Secara transparan medsos berkontribusi bagi demokrasi partisipatif. Wacana publik dimerdekakan dari kolonialisasi kaum elit dan intelektual. Namun umumnya warta politik dari forum medsos cenderung acak dan instan yang dilabel News-Snacking. Teks, video atau galeri yang dipresentasikan bagaikan snack yang dikonsumsi dan dicerna dalam tempo singkat. Kesetiaan follower dipupuk lewat update postingan reguler.

News-Snacking itu bagaikan suguhan ringan yang tak selamanya mengenyangkan dan lebih murah. Konten yang berkualitas, kompleks dan komprehensif sangat mahal. Ia menguras banyak waktu, dana dan energi untuk diteliti dan diuji keabsahannya.

Medsos membuat kita jadi resipien pasif dengan pekik news find me (berita menemukan saya). Saya tak harus aktif mencari informasi, karena cepat atau lambat berita itu akan datang secara otomatis. Berita memang deras didistribusikan, namun condong beraroma polarisasi dan tendensial.

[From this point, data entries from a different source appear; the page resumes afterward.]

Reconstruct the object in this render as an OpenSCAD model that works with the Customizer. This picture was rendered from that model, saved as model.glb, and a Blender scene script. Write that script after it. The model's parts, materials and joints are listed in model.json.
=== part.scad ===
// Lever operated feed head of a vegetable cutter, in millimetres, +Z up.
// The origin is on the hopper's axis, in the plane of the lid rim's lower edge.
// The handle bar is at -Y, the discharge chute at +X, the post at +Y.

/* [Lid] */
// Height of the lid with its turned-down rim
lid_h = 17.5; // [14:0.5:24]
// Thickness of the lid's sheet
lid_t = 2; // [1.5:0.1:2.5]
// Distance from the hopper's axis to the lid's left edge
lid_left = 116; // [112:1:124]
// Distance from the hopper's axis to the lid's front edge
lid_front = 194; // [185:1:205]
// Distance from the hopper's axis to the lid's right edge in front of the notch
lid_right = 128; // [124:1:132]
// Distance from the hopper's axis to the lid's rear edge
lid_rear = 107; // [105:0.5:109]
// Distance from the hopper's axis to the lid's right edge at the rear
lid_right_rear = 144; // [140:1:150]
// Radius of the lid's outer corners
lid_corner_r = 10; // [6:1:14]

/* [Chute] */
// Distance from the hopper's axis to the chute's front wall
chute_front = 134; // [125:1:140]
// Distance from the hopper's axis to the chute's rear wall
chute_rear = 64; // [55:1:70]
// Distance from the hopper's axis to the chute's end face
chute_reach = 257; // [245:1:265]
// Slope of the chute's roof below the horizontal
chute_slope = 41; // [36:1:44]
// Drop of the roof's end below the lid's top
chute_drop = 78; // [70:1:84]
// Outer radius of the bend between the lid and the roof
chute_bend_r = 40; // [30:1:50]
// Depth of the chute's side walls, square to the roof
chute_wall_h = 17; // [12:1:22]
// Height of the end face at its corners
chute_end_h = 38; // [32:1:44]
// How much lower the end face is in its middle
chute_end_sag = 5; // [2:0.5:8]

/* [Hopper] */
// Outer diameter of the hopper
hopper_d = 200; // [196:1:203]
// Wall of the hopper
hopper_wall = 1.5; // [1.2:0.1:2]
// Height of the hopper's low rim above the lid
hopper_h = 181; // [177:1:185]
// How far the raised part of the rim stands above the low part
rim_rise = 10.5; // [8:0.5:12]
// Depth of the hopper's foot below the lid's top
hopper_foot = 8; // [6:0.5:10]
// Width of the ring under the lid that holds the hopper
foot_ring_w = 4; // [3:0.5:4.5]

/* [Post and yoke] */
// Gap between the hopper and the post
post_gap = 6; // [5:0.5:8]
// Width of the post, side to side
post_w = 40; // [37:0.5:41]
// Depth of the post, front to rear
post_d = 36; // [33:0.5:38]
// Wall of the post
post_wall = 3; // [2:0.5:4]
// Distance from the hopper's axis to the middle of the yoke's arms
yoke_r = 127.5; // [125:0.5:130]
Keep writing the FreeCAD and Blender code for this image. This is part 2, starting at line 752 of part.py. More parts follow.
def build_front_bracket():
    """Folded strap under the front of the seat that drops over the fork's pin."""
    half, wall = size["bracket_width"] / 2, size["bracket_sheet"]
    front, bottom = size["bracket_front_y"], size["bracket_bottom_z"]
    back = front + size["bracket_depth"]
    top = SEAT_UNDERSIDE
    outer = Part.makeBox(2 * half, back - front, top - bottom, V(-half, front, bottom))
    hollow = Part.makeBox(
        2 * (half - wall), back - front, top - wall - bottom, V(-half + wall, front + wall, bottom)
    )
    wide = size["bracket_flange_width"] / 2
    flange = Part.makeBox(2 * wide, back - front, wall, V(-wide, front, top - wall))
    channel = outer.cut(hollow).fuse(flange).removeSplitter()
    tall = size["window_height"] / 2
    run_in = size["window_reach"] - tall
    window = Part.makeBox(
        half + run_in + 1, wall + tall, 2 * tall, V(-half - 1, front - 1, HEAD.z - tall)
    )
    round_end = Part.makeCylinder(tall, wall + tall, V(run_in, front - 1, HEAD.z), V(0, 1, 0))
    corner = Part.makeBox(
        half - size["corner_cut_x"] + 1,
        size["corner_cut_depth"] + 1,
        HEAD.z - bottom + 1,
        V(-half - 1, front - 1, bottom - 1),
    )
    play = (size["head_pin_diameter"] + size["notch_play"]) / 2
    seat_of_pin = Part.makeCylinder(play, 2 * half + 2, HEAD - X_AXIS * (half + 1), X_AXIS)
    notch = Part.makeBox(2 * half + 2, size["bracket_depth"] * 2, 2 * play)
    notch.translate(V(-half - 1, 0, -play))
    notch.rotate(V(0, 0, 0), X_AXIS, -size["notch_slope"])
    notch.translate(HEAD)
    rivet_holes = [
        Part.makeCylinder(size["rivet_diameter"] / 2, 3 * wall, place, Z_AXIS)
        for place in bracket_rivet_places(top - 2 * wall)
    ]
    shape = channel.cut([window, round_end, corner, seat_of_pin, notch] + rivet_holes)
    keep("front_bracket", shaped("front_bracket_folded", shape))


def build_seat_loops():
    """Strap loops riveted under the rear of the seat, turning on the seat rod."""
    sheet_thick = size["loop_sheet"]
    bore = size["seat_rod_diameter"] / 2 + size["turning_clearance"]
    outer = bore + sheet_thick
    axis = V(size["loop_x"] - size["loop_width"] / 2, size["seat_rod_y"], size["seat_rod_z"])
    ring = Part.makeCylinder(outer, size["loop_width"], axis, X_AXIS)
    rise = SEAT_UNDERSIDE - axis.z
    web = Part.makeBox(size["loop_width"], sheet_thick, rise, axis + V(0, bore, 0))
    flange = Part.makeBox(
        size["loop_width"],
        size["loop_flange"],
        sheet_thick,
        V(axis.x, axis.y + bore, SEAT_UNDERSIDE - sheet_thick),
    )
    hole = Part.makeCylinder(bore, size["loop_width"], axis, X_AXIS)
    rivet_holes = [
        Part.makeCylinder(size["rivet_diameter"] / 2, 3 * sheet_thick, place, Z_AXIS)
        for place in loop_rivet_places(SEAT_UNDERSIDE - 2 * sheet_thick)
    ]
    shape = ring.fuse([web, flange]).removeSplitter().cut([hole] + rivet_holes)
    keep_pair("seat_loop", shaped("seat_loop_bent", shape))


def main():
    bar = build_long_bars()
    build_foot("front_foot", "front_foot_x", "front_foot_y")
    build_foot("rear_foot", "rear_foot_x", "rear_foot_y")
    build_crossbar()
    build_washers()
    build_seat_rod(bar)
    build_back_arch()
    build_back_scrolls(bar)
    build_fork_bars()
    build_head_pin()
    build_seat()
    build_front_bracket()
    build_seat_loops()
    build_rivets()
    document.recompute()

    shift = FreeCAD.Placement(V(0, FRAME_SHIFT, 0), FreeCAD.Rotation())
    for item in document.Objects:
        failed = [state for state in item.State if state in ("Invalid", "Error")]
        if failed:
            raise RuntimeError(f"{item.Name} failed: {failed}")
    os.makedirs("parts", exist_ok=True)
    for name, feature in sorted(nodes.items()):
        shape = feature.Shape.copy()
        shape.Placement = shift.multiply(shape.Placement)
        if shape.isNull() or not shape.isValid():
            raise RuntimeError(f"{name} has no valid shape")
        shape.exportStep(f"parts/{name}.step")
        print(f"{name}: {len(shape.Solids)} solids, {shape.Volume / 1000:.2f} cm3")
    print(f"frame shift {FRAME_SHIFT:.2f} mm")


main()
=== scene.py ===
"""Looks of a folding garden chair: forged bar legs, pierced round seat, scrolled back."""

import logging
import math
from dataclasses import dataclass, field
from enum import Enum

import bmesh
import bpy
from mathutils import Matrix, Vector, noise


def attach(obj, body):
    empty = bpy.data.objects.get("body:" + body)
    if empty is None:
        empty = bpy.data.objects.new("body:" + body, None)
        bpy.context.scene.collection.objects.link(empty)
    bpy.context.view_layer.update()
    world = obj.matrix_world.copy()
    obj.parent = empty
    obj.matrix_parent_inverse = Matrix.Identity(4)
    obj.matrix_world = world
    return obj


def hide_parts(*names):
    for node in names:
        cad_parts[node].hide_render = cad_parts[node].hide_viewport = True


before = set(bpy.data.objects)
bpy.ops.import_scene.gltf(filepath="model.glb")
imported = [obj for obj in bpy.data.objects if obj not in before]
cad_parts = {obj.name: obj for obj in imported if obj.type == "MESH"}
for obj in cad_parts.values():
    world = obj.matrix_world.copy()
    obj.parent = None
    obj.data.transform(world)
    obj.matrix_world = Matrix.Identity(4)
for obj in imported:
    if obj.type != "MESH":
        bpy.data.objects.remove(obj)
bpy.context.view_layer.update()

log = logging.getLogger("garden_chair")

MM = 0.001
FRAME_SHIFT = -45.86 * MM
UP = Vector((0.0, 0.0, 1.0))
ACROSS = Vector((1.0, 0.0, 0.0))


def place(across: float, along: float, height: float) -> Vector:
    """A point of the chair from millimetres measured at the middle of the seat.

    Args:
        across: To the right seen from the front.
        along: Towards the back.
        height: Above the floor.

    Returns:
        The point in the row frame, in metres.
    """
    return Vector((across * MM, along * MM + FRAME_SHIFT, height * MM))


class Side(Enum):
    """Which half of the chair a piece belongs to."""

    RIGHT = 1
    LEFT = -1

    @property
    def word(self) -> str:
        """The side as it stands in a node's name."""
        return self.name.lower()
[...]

Informasi palsu dan hoaks disebarkan secara permanen. Orang dibuat ketagihan mengunyah disinformasi. Koridor pencarian fakta dan kebenaran dihalangi. Kementerien Komunikasi dan Informasi mendata: sebanyak 800.000 situs di Indonesia yang diidentifikasi penyebar informasi palsu (2017). Acapkali konsumen sulit mendistingsi berita palsu dan asli karena dikemas begitu apik dan sugestif.

Model brainwashing digital ini kian marak jelang pemilu. Begitu intensif satu kandidat disakralisasi melalui diskreditasi kontestan lain. Sasarannya adalah penggalangan kolektivitas yang ditandai homogenitas berpikir dan berperilaku.

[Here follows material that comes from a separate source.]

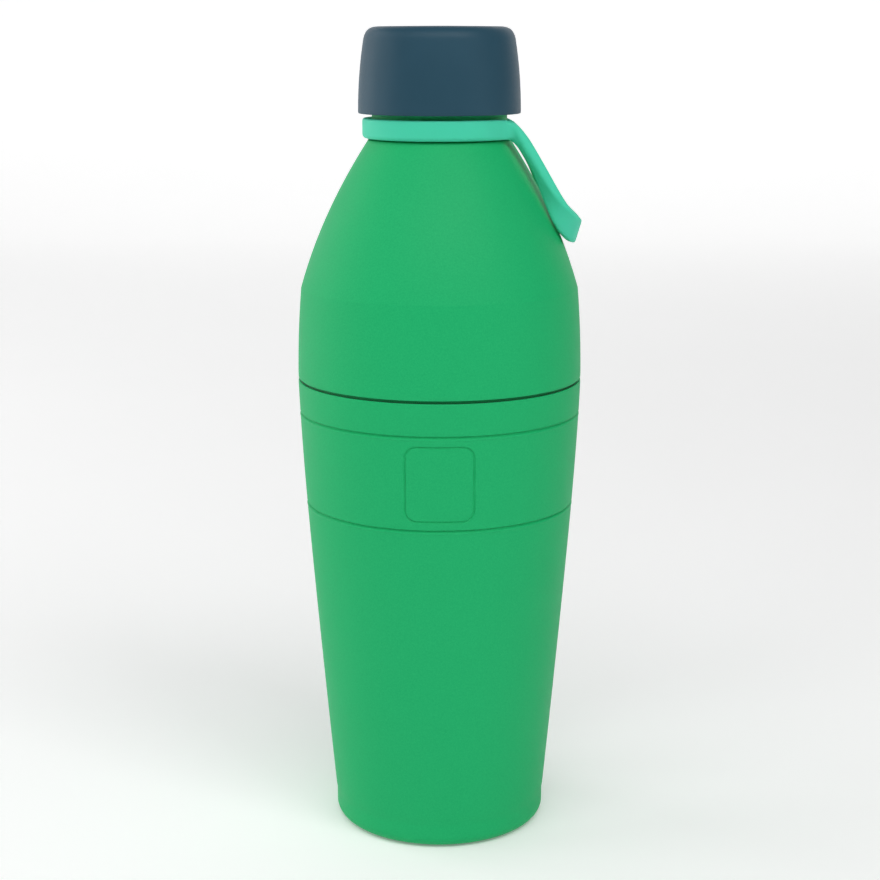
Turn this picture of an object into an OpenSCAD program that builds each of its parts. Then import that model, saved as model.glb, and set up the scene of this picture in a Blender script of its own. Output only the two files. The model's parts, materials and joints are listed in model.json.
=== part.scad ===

Partisipasi politik yang aktif dan efektif hanya mungkin jika orang mengandalkan sumber alternatif yang lebih serius. Anggapan news find me berdampak negatif terhadap partisipasi konstruktif dan melemahkan proses demokrasi.

Pihak yang tak aktif mencari informasi otentik dan mengandalkan hidangan acak di jaringan sosial, akan terbatas pengetahuan dan opsi tindakannya. Fenomena ini berkonsekuensi pada pudarnya motivasi untuk kesadaran politik, gampang terjangkit virus polarisasi dan konspirasi serta lunturnya kesadaran kritis.

Jauh sebelum era digital Buddha Gautama memahat wasiat monumental: Jangan percaya pada sesuatu hanya karena otoritas kaum bijak dan tua telah mengatakannya. Apa yang telah berstatus sebagai keyakinan umum juga tak boleh dipercayai begitu saja. Jangan percaya berdasarkan kepercayaan orang lain. Jangan percaya apapun hanya karena ia ditulis dalam buku-buku agama dan ditradisikan sekian lama. Percayalah hanya pada apa yang anda observasi, uji dan nilai secara benar dan obyektif.